Os adversários desse tipo de pesquisa argumentam que células-tronco pós-natais ("adultas") também podem ser usadas para o desenvolvimento de terapias, como a que curou lesões no coração em maio deste ano na Alemanha. Citam ainda pesquisas indicando processos de transdiferenciação, quer dizer, de células-tronco de um determinado tecido (como sangue) que se transformam em células de outro (como neurônios). Mas há muitas dúvidas sobre esses trabalhos, pois surgiram indícios de que, em lugar de uma diferenciação, o que pode ter ocorrido é uma fusão de células-tronco de um tecido com células já diferenciadas do outro.

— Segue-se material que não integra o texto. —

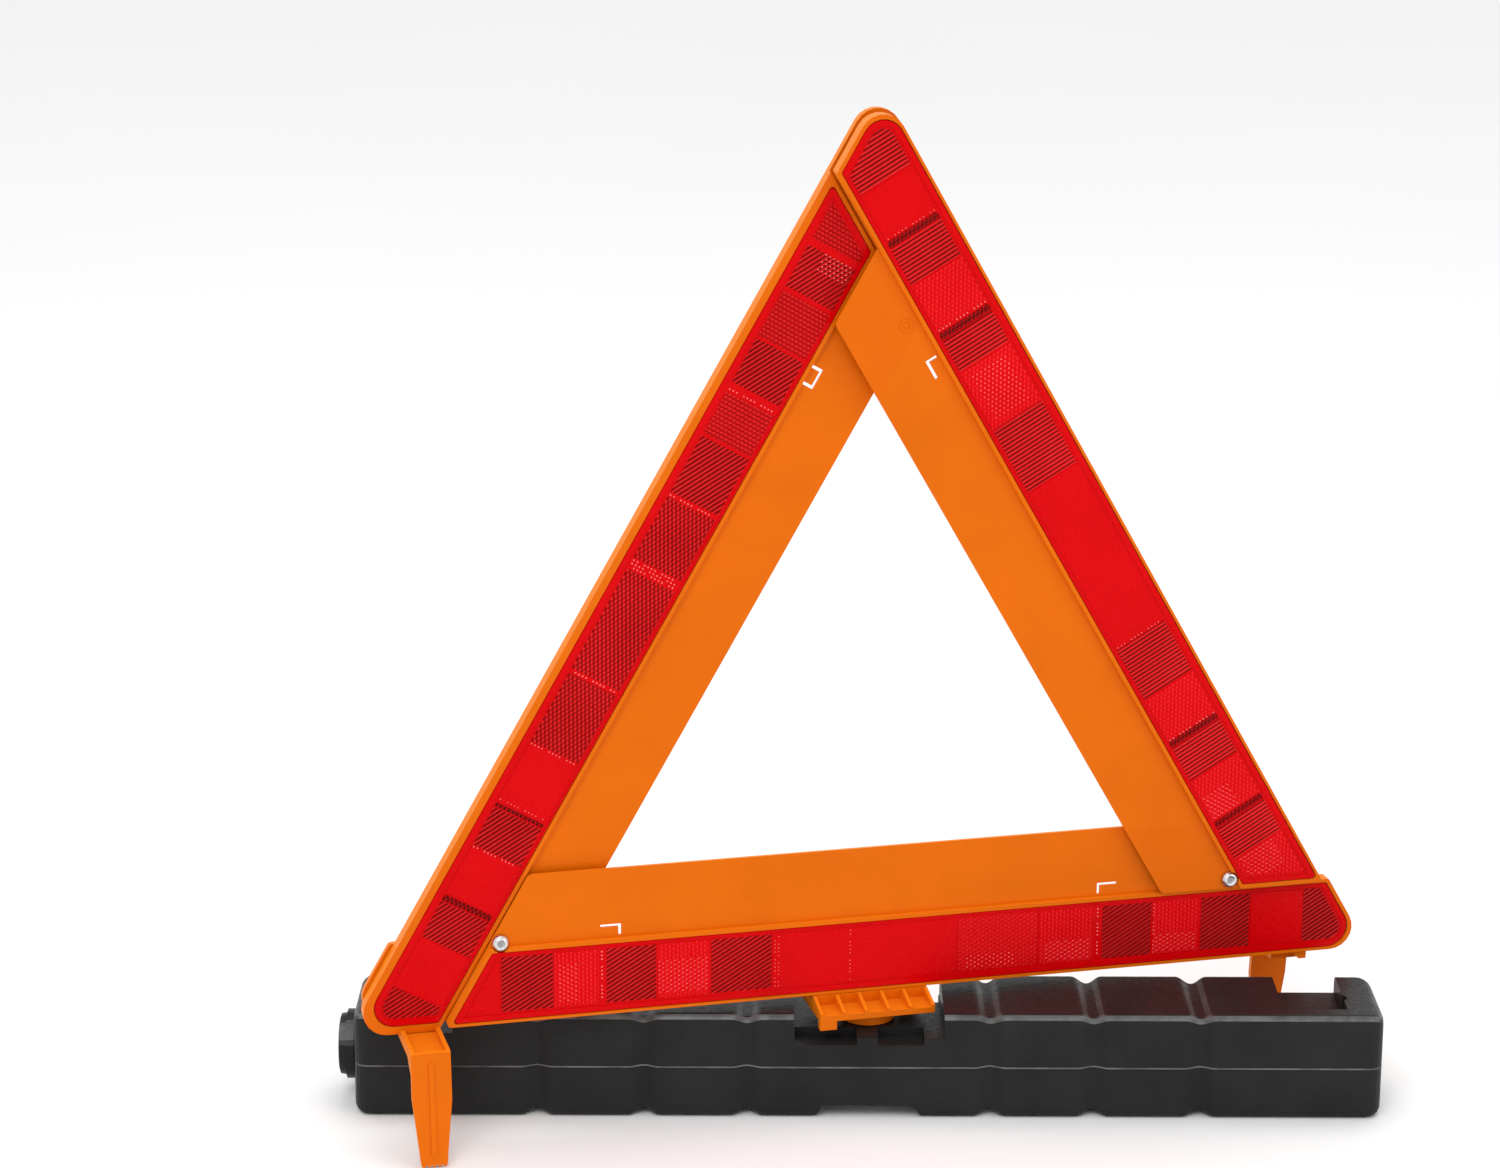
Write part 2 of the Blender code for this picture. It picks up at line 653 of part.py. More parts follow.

Além disso, há quem veja riscos potenciais no fato de células-tronco serem cultivadas sobre um tapete de células da pele de embriões de camundongos. Seria preciso excluir a possibilidade de que esse contato transmita vírus desconhecidos para o receptor humano, por exemplo.

Há também inquietação com a capacidade de multiplicação e locomoção das células-tronco, propriedade que partilham com células tumorais. Injetadas em cobaias, as embrionárias podem induzir tumores benignos conhecidos como teratomas, com vários tipos de tecido em seu interior. Isso para não falar da idéia polêmica de produzir embriões por clonagem empregando células do próprio paciente (ou "transferência nuclear de célula somática"), a mesma técnica que criou a ovelha Dolly. Ela serviria para reduzir a rejeição, pois o doente receberia células com os seus próprios genes.

Em resumo, ainda é cedo para saber se a moda das células-tronco veio para ficar. Por ora, elas se parecem mais com idéias extravagantes dos estilistas biomédicos, que não enfrentaram ainda o teste da passarela clínica.

Marcelo Leite, 45, é jornalista. Frequentou no final de outubro, na Universidade de Maryland (EUA), seminário de três dias sobre células-tronco com uma bolsa do Centro Knight para Jornalismo Especializado (www.knightcenter.umd.edu).